4 January 2014 at 14:31
I know where I was when the news came on the radio that Phil Everly had died. It was 3am and I was in bed, going over in my head my guitar version of the Everly's 'So sad to see good love go bad'. Very odd, because at that time of the night I don't usually think about anything more complicated than what I'm going to have for breakfast.
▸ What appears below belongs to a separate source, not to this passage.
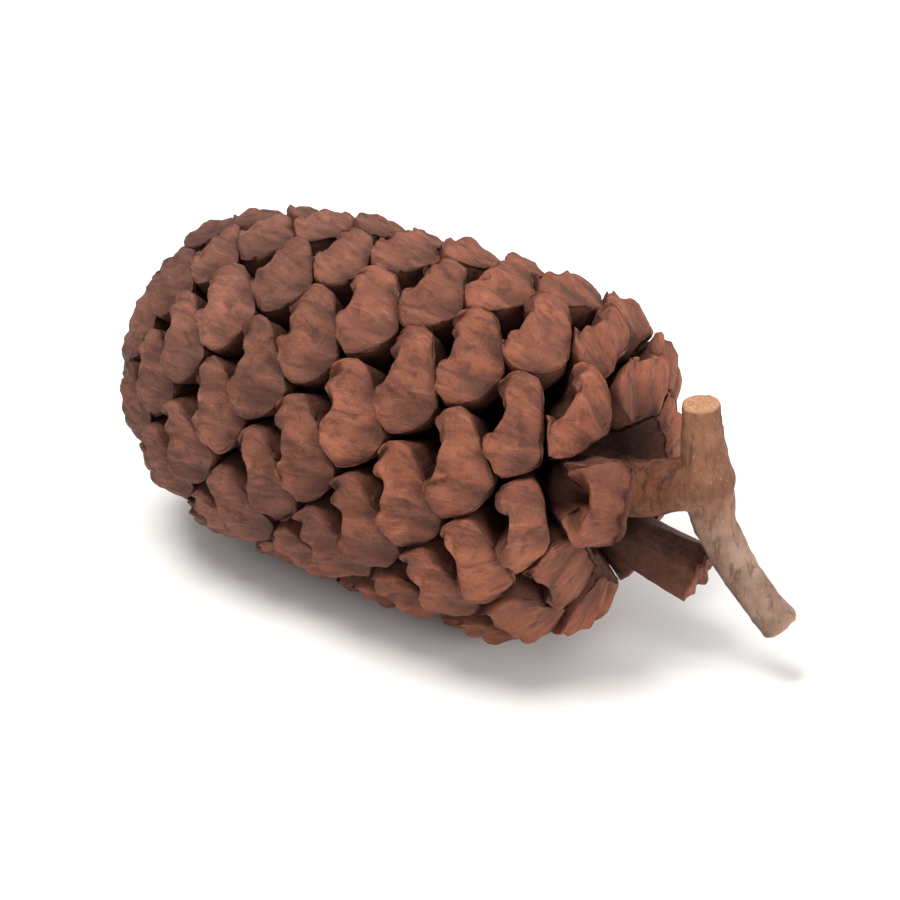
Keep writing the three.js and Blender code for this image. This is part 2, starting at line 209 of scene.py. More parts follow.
def seat(i):
    return i + 0.5 + 0.22 * jitter(i, 1), SPIRAL_HAND * i * DIVERGENCE + ROLL + 0.035 * jitter(i, 2)


def wrap(x):
    return x - 2 * math.pi * np.round(x / (2 * math.pi))


def to_frame(x, y, z):
    """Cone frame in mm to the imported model's frame in metres."""
    x, y = -x, -y
    c, s = math.cos(PITCH), math.sin(-PITCH)
    p = np.stack([x * c + z * s, y, -x * s + z * c], -1) + SET_DOWN
    p[:, 2] = np.maximum(p[:, 2], 0.0)
    return p / 1000


# ---------------------------------------------------------------- noise
def _hash(ix, iy, iz, seed):
    h = (ix * 374761393 + iy * 668265263 + iz * 2147483647 + seed * 974634777) & 0xFFFFFFFF
    h = ((h ^ (h >> 13)) * 1274126177) & 0xFFFFFFFF
    h = ((h ^ (h >> 16)) * 2246822519) & 0xFFFFFFFF
    return ((h ^ (h >> 15)) & 0xFFFFFF) / float(0xFFFFFF)


def noise(p, size, seed=0):
    """Smooth noise from -1 to 1 at points p (mm), with features of the given size."""
    q = p / size
    f = np.floor(q).astype(np.int64)
    t = q - f
    t = t * t * t * (t * (t * 6 - 15) + 10)
    out = 0
    for dx in (0, 1):
        wx = t[:, 0] if dx else 1 - t[:, 0]
        for dy in (0, 1):
            wy = t[:, 1] if dy else 1 - t[:, 1]
            for dz in (0, 1):
                wz = t[:, 2] if dz else 1 - t[:, 2]
                out = out + wx * wy * wz * _hash(f[:, 0] + dx, f[:, 1] + dy, f[:, 2] + dz, seed)
    return 2 * out - 1


def rough(p, size, seed=0, octaves=3):
    out, gain = 0, 1.0
    for k in range(octaves):
        out = out + gain * noise(p + 17.3 * k, size / 2**k, seed + k)
        gain *= 0.55
    return out


# ---------------------------------------------------------------- one scale
AROUND = 64  # points round a scale
BLADE = np.concatenate([np.linspace(0, 0.5, 7), np.linspace(0.5, 0.985, 18)[1:]])  # along it
EDGE = np.radians([15, 32, 50, 68, 84])  # round the lip's edge
FACE = np.array([0.93, 0.84, 0.74, 0.63, 0.52, 0.41, 0.3, 0.2, 0.1])  # rings over the lip's face


def scale_points(i, around=AROUND, blade=BLADE, edge=EDGE, face=FACE):
    """Points of scale i in the cone's frame (mm), in rings from claw to the middle of the lip, and what is where on it."""
    me_n, me_th = seat(i)
    area = float(area_at(along_of(me_n)))
    unit = math.sqrt(area)
    low = float(1 - smooth(0.05, 0.36, i / SCALES))
    in_tip = i >= SEPARATE_SCALES
    bent, more, wide_by = BENT.get(i, (0, 0, 1))
    w_lip = unit * (0.74 + 0.03 * float(jitter(i, 3))) * wide_by
    top = 0.62 * unit  # thickness above the middle, where the neighbours leave room
    foot = 0.8 * unit  # and below it
    slot = SLOT * unit / 2.07 * (mix(1.05, 1.55, low) + 0.3 * float(jitter(i, 4)))
    e = 0.07 * unit / 2.07  # how round the lip's edge is

    # rings: station along the path, how far in from the full outline, how far out past the path's end
    rho = np.concatenate([blade, np.ones(len(edge) + len(face) + 1)])
    inward = np.concatenate([np.zeros(len(blade)), e * (1 - np.cos(edge)), np.full(len(face) + 1, e)])
    outward = np.concatenate([np.full(len(blade), -e), -e + e * np.sin(edge), np.zeros(len(face) + 1)])
    shrink = np.concatenate([np.ones(len(blade) + len(edge)), face, [0.0]])
    onface = np.concatenate(
        [smooth(0.55, 0.985, blade) * 0.5, 0.5 + 0.5 * np.sin(edge), np.ones(len(face) + 1)]
    )
    rings = len(rho)
    phi = 2 * math.pi * np.arange(around) / around + 0.13
    cu, su = np.cos(phi), np.sin(phi)
    pw = 2 / 3.2 if wide_by >= 1 else 0.95
    bu, bv = np.sign(cu) * np.abs(cu) ** pw, np.sign(su) * np.abs(su) ** pw

    R = np.repeat(rho, around)
    end = smooth(0.4, 1, R)
    w = mix(0.28, w_lip, R**0.85)
    if in_tip:
        thick = mix(0.25, 0.4 * unit, smooth(0, 0.6, R))
        above = mix(thick, top, smooth(0.62, 0.9, R))
        below = mix(thick, foot, smooth(0.62, 0.95, R))
    else:
        above = mix(0.2, top, smooth(0.3, 1, R))
        below = mix(0.2, foot, smooth(0.4, 1, R))
    if wide_by < 1:
        # this lip is thinner too, and rounder
        above = above * mix(1, 0.65, smooth(0.3, 0.9, R))
        below = below * mix(1, 0.7, smooth(0.3, 0.9, R))
        w = w * mix(1, 0.85, smooth(0.4, 0.9, R))
    h = above
    su_, sv_ = np.tile(bu, rings), np.tile(bv, rings)
    q = np.repeat(shrink, around)
    inn = np.repeat(inward, around)
    u = su_ * q * (1 - inn / np.maximum(w, 1e-3))
    v = sv_ * q * (1 - inn / np.maximum(h, 1e-3))
    over = smooth(-0.25, 0.25, v)
    k_unit = unit / 2.07
    lobes = -0.11 * np.cos(2 * math.pi * u) * k_unit
    fine = 0.05 * np.cos(2 * math.pi * (2.1 + 0.3 * float(jitter(i, 8))) * u + 3 * float(jitter(i, 9))) * k_unit
    up = above
    down = above + (below - above) * (1 - np.abs(u)) + end * 0.3 * fine
    t = w * u * (1 - 0.1 * v * v * end)
    y = v * mix(down, up, over) + end * 0.16 * float(jitter(i, 6)) * t
    # keep to its own share of the space between its neighbours
    me = np.full_like(R, me_n)
    r0, g0 = metric(me, R)
    n_p = me_n + y / g0
    dth = t / r0
    r1, g1 = metric(np.clip(n_p, -2, N_MAX), R)
    px, py = r1 * dth, g1 * (n_p - me_n)
    total = np.ones_like(R)
    for j in range(max(0, i - 24), min(SCALES - 1, i + 24) + 1):
        if j == i:
            continue
        on, oth = seat(j)
        dx, dy = r1 * wrap(oth - me_th), g1 * (on - me_n)
        nx, ny = dx * mix(1, SQUARE, smooth(0.3, 0.9, R)), dy
        length = np.hypot(nx, ny)
        reach = (px * nx + py * ny) / length
        share = 0.5 - np.sign(dy) * LEAN * smooth(0.15, 0.75, np.abs(dy) / unit)
        gap = CELL_GAP_TIP if in_tip and j >= SEPARATE_SCALES else CELL_GAP
        limit = share * (dx * nx + dy * ny) / length - gap / 2
        total += np.where(reach > 0, np.maximum(reach, 0) / np.maximum(limit, 0.05), 0) ** 14
    k = total ** (-1 / 14)
    # the slot over the lip, with the lobes of its edge
    open_ = slot * np.clip(1 - (u / 0.85) ** 2, 0, 1) - end * (lobes + fine)
    n = me_n + k * (n_p - me_n) - smooth(0.5, 1, R) * np.maximum(open_, 0) * smooth(-0.1, 0.9, v) / g1
    n = np.clip(n, mix(-3, INNERMOST, smooth(0, 0.6, R)), N_MAX - 0.03)
    theta = me_th + k * dth
    # the lip swells outwards, most in the middle
    wave = 0.25 - 0.2 * np.cos(3 * math.pi * u + 1.2 * float(jitter(i, 12)))
    crest = np.exp(-(((v - wave) / 0.42) ** 2))
    swell = 0.09 * float(jitter(i, 5)) + unit * (0.13 * (1 - 0.4 * u * u) * crest - 0.06 * smooth(0.0, -1.0, v) - 0.03)
    full = np.repeat(onface, around)
    out = np.repeat(outward, around) + swell * smooth(0.3, 1, full) * np.where(R >= 1, 1, full)
    # furrows down from the upper edge, a low crest across, and the small boss in the middle
    furrow = 0.5 - 0.5 * np.cos(2 * math.pi * (2.0 + 0.25 * float(jitter(i, 10))) * u + 2.0 * float(jitter(i, 11)))
    relief = -0.15 * furrow * smooth(-0.25, 0.6, v) * k_unit
    ribs = 0.5 - 0.5 * np.cos(2 * math.pi * (1.5 + 0.4 * float(jitter(i, 13))) * u + 3.0 * float(jitter(i, 14)))
    relief = relief - 0.09 * ribs * smooth(0.1, -0.7, v) * k_unit
    d2 = (u / 0.2) ** 2 + ((v + 0.25) / 0.2) ** 2
    relief = relief + (0.07 * np.exp(-d2 * 0.5) - 0.16 * np.exp(-d2 * 4)) * k_unit
    out += np.where(R >= 1, relief, 0)
    # how far a point lies down in the relief's furrows and pits; the material paints shade there
    hollow_shade = np.clip((0.09 - relief / k_unit - 0.13 * crest) / 0.2, 0, 1)
    ra = point_on(n, R, out)
    r, a = ra[:, 0], ra[:, 1]
    start = axis_radius(a) + (CLAW_GAP if not in_tip else 0.17)
    r = np.where(R == 0, np.maximum(r, start), r)
    a = a - bent * (1 - more * v) * R**3
    pts = np.stack([a, r * np.cos(theta), r * np.sin(theta)], -1)
    return pts, rings, full, u, v, R, hollow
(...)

Perhaps even more than Buddy Holly, the Everly Brothers were my earliest and most enduring influence as a musician. Without them there would be no Simon and Garfunkel, and probably no Beatles either. They had clear diction, wonderful songs and arrangements, (thanks partly to Chet Atkins), near perfect pitching and a great Tennessee accent. But what made them special was the depth of sincerity and emotion that they generated in their songs. Their harmonies, their fourths, fifths and thirds can surely be traced back to the Celtic roots of their music - the fiddle players of Scotland and Ireland.
They were unique. If I was religious, I would finish by saying 'God bless you, Phil', but instead I'll just say that the Everly Brothers made the world richer, not just for old codgers from the 'fifties and 'sixties, but for everyone who is sensitive to music.
Oh well, I'll say it anyway - 'God bless you, Phil, and flights of angels sing thee to thy rest'.